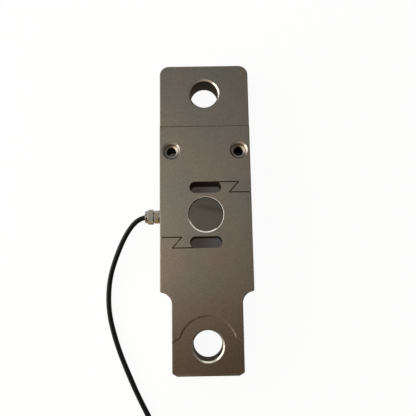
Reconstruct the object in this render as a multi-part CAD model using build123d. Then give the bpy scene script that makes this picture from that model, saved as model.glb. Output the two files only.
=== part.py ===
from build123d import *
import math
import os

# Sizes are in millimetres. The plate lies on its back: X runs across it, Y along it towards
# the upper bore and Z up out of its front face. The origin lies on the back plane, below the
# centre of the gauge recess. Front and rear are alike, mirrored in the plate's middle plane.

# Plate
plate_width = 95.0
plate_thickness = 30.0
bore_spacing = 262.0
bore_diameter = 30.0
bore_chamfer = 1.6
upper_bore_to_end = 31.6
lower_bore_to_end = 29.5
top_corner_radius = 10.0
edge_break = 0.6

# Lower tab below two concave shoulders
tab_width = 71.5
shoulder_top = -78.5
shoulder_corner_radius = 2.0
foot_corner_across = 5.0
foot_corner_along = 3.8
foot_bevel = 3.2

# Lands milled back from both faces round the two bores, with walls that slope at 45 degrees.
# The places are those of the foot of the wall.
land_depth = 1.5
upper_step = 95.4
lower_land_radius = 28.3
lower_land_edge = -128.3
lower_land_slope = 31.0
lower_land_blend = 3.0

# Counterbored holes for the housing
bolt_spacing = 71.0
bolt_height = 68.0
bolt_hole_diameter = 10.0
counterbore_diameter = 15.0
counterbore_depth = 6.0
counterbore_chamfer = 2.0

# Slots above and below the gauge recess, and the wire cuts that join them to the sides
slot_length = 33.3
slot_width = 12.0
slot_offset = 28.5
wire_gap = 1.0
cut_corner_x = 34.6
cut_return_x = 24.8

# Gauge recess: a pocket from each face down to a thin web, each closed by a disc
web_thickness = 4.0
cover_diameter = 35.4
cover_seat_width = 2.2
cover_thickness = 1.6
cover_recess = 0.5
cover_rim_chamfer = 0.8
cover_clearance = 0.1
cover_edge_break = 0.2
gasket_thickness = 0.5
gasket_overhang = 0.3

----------

_Written request:_ Identify all lines where the word "that" shows up. Copy them.

_Solution for this exercise:_
Reconstruct the object in this render as a multi-part CAD model using build123d. Then give the bpy scene script that makes this picture from that model, saved as model.glb. Output the two files only.
# Lands milled back from both faces round the two bores, with walls that slope at 45 degrees.
# Slots above and below the gauge recess, and the wire cuts that join them to the sides